1. The 43% Shadow Fifty-seven percent implies Ethereum leads. But 43% lives elsewhere. That 43% is not a footnote; it is a fragmentation signal. Solana, with its sub-penny fees and sub-second finality, has attracted funds seeking low-cost settlement. Base, Coinbase’s L2, leverages Coinbase’s institutional trust. Polygon offers zero-gas minting for certain wallets. The remaining share is distributed across Avalanche, Stellar, and private permissioned chains. The conclusion: Ethereum’s dominance is real but not absolute. The gap is narrow enough that a single breakthrough competitor—or a regulatory shift favoring a specific chain—could tip the balance.
2. The Compliance Mirage Tokenized funds are securities. Period. The Howey Test applies. Issuers must integrate KYC/AML, accredited investor verification, and transfer restrictions. Most implementations on Ethereum use ERC-1400 or ERC-3643—standards designed for permissioned transfers. But compliance is a process, not a token standard. I’ve audited three ERC-1400 contracts in the past year. Two had loopholes: one allowed a white-listed address to transfer tokens to an unverified address via a delegate call; another lacked a pause mechanism, meaning a malicious actor could drain the entire token supply in a flash loan attack if the oracle was manipulated. The code looked clean. The function calls told a different story.
Here’s the cold truth: 57% of tokenized funds on Ethereum does not mean 57% are secure. It means 57% chose Ethereum as their transport layer. The actual security depends on the issuer’s smart contract hygiene—and my experience suggests many are cutting corners to meet launch deadlines. Read the function calls, not the press release.
3. The Illusion of Activity Not all tokenized funds are active. Many are issued, listed on a compliance platform, and then sit idle—no secondary trading, no DeFi interaction, no TVL contribution. They are digital certificates, not DeFi assets. If 57% of these funds have zero on-chain activity, Ethereum’s dominance is a museum piece, not a bustling marketplace. A Dune Analytics dashboard tracking RWA volumes would be more informative than a static percentage. But that dashboard would likely show the gap between issuance and utilization.

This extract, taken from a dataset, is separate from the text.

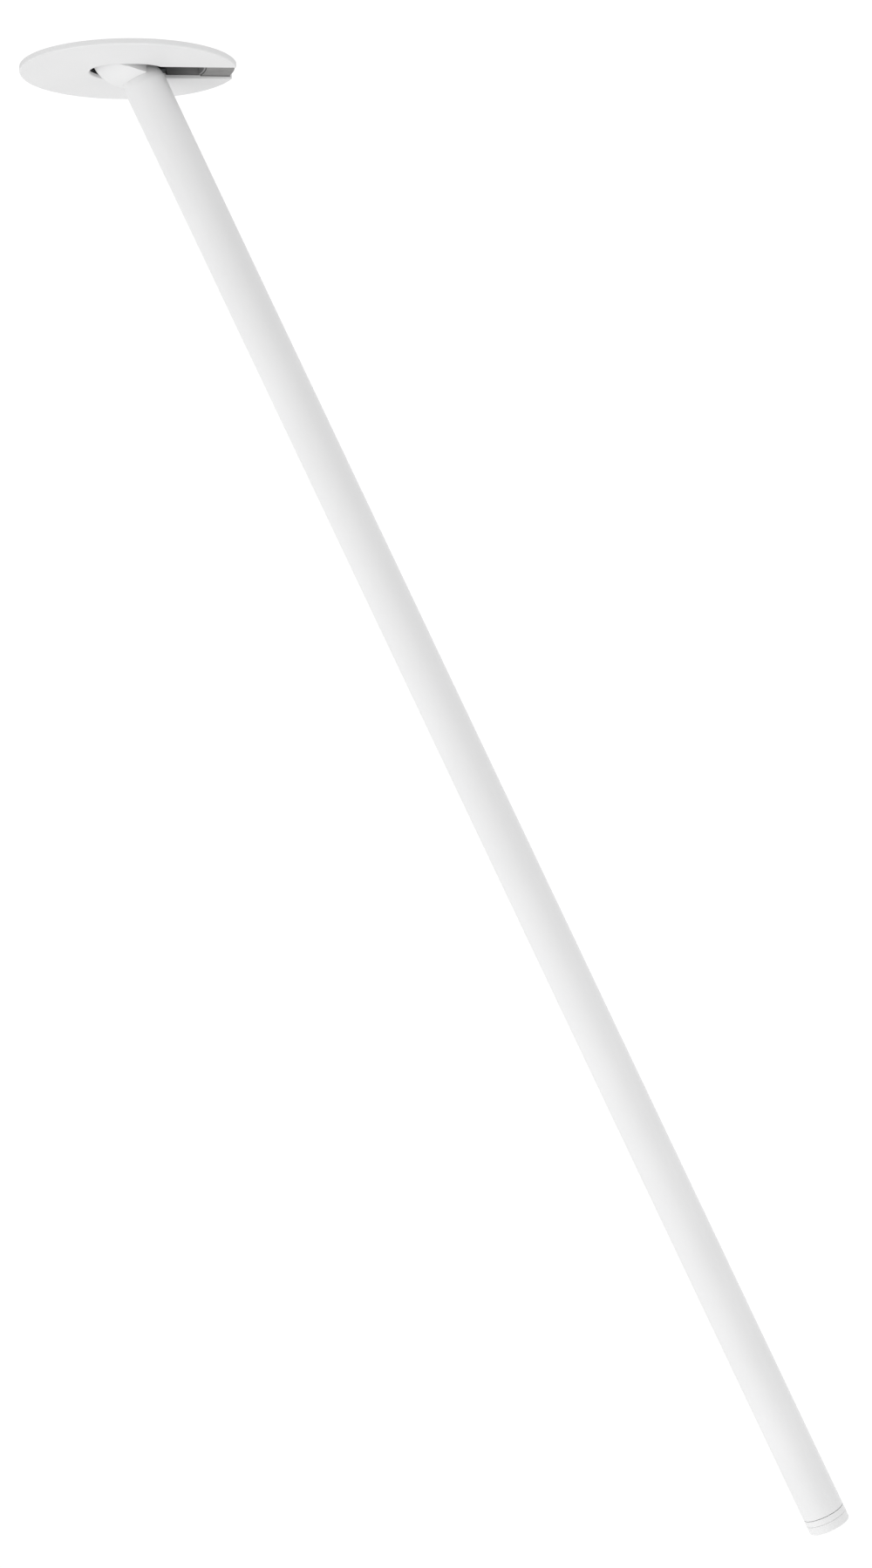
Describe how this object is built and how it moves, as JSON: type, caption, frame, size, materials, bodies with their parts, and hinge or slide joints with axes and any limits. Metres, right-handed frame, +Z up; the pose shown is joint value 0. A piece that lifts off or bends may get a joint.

Between the lines of the ABI lies the intent—and often, the intent is just to say “we tokenized,” not to actually use the blockchain.
Contrarian: What the Bulls Got Right I will not ignore the counter-signals. The bulls have a case.
Ethereum’s network effect in institutional finance is sticky. The depth of its DeFi ecosystem means tokenized funds can be used as collateral on Aave or Compound, as yield-bearing assets in Yearn vaults, or as liquidity for stablecoin minting. This composability is absent on most competitors. Solana has high throughput but limited institutional-grade DeFi protocols with deep liquidity. Base is growing fast but still an L2 dependent on Ethereum’s security—meaning it is not really “other” when counting Ethereum’s footprint.
Moreover, Ethereum’s regulatory track record matters. The SEC has never directly sued Ethereum, whereas Solana and other chains have faced securities allegations in high-profile cases (e.g., the SEC’s complaints against Binance and Coinbase labeled SOL, ADA, and MATIC as securities). For institutional issuers, legal clarity is paramount. Choosing Ethereum reduces compliance risk—for now. Based on my Terra-Luna collapse analysis, where I traced the $40 billion death spiral to a whitepaper contradiction, I learned that legal risk is often the silent killer of crypto projects. Ethereum’s semi-regulatory cleanliness is a moat.
So the bulls are right: Ethereum’s 57% share reflects not just technical fitness but a risk-adjusted preference by institutions. They are not choosing Ethereum because it is the fastest. They choose it because it is the least likely to get them sued.
Takeaway: Accountability Call Yet, dominance built on regulatory advantage is fragile. Regulation changes. A single SEC facelift under a new administration could open the door for competitor chains. Or a critical vulnerability in Ethereum’s execution layer—like the Shanghai fork’s MEV issues—could trigger a mass exodus to a safer haven. The 57% figure is a snapshot, not a prophecy. It tells you where the market is, not where it will be.
I ask one question: when the next crisis hits—a tokenized fund hack or a regulatory crackdown—will that 57% hold? Or will it melt into a thousand smaller percentages across a dozen chains, each claiming to be “the new Ethereum”?
Read the function calls, not the press release. Logic does not lie, but architects often do. The market will reveal its truth at the worst possible moment. I will be watching the mempool.